** WRITTEN REQUEST **
Produce the listing below again, exactly as shown.

** PROVIDED MATERIAL **
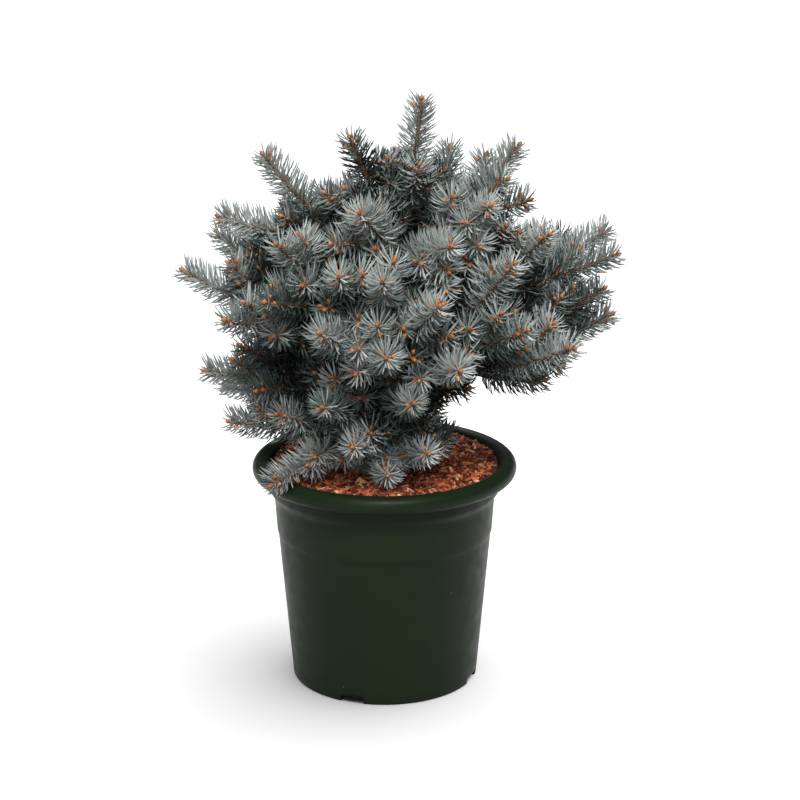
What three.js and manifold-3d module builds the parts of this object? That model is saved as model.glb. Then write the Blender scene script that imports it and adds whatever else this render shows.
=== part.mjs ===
// A dwarf blue spruce with a round crown, growing in a nursery pot that is filled with bark mulch.
// Millimetres, +Z up. The origin is the middle of the pot's flat underside, -Y is the front and +X the right.
//
// The plant is a tree of limbs. A short trunk carries the boughs, and each bough ends in a fork that two or
// three masses of foliage start from. A mass is one stem with a few side shoots, all set with needles, and it
// is one solid. The low masses start from the trunk itself.
import * as THREE from 'three';
import { mergeVertices } from 'three/addons/utils/BufferGeometryUtils.js';
import Module from 'manifold-3d';

const wasm = await Module();
wasm.setup();

// ---- Driving dimensions ----

const gap = 0.3; // clearance between solids that touch on the real plant
const limbEnd = 0.4; // how far a limb's blunt end stands out, as a share of its radius there
const limbMiddle = 0.3; // share of a limb's length at which its radius is taken for keeping clear of it
const slivers = [0.1, 0.05, 0.2, 0.3, 0.5]; // details finer than this may be dropped after a cut

const pot = {
  baseRadius: 99.2,
  slope: 0.0884, // how much the wall's radius grows for each millimetre of height
  wall: 2.6,
  floor: 3,
  ledgeHeight: 162, // a small step outwards, on which stacked pots rest
  ledgeStep: 0.9,
  ledgeRise: 2,
  collarHeight: 203, // the wall flares out here, to a collar below the rim
  collarRise: 8.5,
  collarRadius: 123.2,
  rimHeight: 232.7, // middle of the rolled rim
  rimRadius: 130.4,
  rimTube: 9.6, // outer radius of the roll
  rimWrap: 75, // degrees that the roll goes on down past its outermost line
  rollSteps: [3, 5], // faces along the roll's section, inside and outside
  segments: 32,
  notches: 4, // drain notches in the bottom edge
  notchWidth: 26,
  notchHeight: 6,
  notchDepth: 10,
  firstNotch: -110, // azimuth in degrees
};
pot.top = pot.rimHeight + pot.rimTube;

const mulch = {
  edge: 235, // height of the mulch at the pot's wall
  middle: 224, // its height round the trunk, where it lies in a dish
  tilt: 3, // how much higher than that it lies at the back wall, and lower at the front
  rings: 4,
  relief: 2.4, // height of the chips' bumps
  clearance: 0.5,
  flatRadius: 24, // level patch round the trunk's foot
};
mulch.rim = pot.collarRadius - pot.wall - mulch.clearance;

const trunk = {
  foot: [-4, 4, mulch.middle + gap],
  bend: [-4, 4, 350], // straight above the foot, so that the foot is level
  tip: [20, 8, 478],
  footRadius: 13,
  tipRadius: 6,
  flare: 6, // extra radius at the root flare
  flareShare: 0.07, // share of the trunk's length over which the flare fades
  sides: 10,
  steps: 8,
};

const bough = {
  footRadius: 5.6,
  tipRadius: 3.4,
  forkShare: 0.42, // where the fork lies, from the trunk to the middle of the masses' tips
  rise: 0.2, // share of the climb that is made in the first half
  fork: 2.4, // how far the stems at a fork stand out from its middle
  sides: 5,
  steps: 4,
};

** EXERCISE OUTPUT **
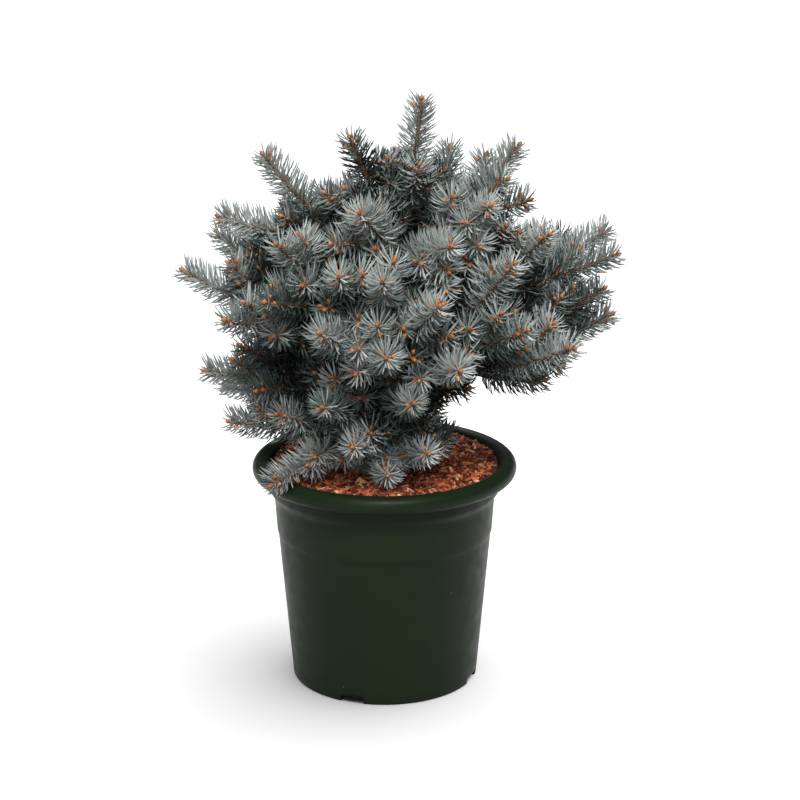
What three.js and manifold-3d module builds the parts of this object? That model is saved as model.glb. Then write the Blender scene script that imports it and adds whatever else this render shows.
=== part.mjs ===
// A dwarf blue spruce with a round crown, growing in a nursery pot that is filled with bark mulch.
// Millimetres, +Z up. The origin is the middle of the pot's flat underside, -Y is the front and +X the right.
//
// The plant is a tree of limbs. A short trunk carries the boughs, and each bough ends in a fork that two or
// three masses of foliage start from. A mass is one stem with a few side shoots, all set with needles, and it
// is one solid. The low masses start from the trunk itself.
import * as THREE from 'three';
import { mergeVertices } from 'three/addons/utils/BufferGeometryUtils.js';
import Module from 'manifold-3d';

const wasm = await Module();
wasm.setup();

// ---- Driving dimensions ----

const gap = 0.3; // clearance between solids that touch on the real plant
const limbEnd = 0.4; // how far a limb's blunt end stands out, as a share of its radius there
const limbMiddle = 0.3; // share of a limb's length at which its radius is taken for keeping clear of it
const slivers = [0.1, 0.05, 0.2, 0.3, 0.5]; // details finer than this may be dropped after a cut

const pot = {
  baseRadius: 99.2,
  slope: 0.0884, // how much the wall's radius grows for each millimetre of height
  wall: 2.6,
  floor: 3,
  ledgeHeight: 162, // a small step outwards, on which stacked pots rest
  ledgeStep: 0.9,
  ledgeRise: 2,
  collarHeight: 203, // the wall flares out here, to a collar below the rim
  collarRise: 8.5,
  collarRadius: 123.2,
  rimHeight: 232.7, // middle of the rolled rim
  rimRadius: 130.4,
  rimTube: 9.6, // outer radius of the roll
  rimWrap: 75, // degrees that the roll goes on down past its outermost line
  rollSteps: [3, 5], // faces along the roll's section, inside and outside
  segments: 32,
  notches: 4, // drain notches in the bottom edge
  notchWidth: 26,
  notchHeight: 6,
  notchDepth: 10,
  firstNotch: -110, // azimuth in degrees
};
pot.top = pot.rimHeight + pot.rimTube;

const mulch = {
  edge: 235, // height of the mulch at the pot's wall
  middle: 224, // its height round the trunk, where it lies in a dish
  tilt: 3, // how much higher than that it lies at the back wall, and lower at the front
  rings: 4,
  relief: 2.4, // height of the chips' bumps
  clearance: 0.5,
  flatRadius: 24, // level patch round the trunk's foot
};
mulch.rim = pot.collarRadius - pot.wall - mulch.clearance;

const trunk = {
  foot: [-4, 4, mulch.middle + gap],
  bend: [-4, 4, 350], // straight above the foot, so that the foot is level
  tip: [20, 8, 478],
  footRadius: 13,
  tipRadius: 6,
  flare: 6, // extra radius at the root flare
  flareShare: 0.07, // share of the trunk's length over which the flare fades
  sides: 10,
  steps: 8,
};

const bough = {
  footRadius: 5.6,
  tipRadius: 3.4,
  forkShare: 0.42, // where the fork lies, from the trunk to the middle of the masses' tips
  rise: 0.2, // share of the climb that is made in the first half
  fork: 2.4, // how far the stems at a fork stand out from its middle
  sides: 5,
  steps: 4,
};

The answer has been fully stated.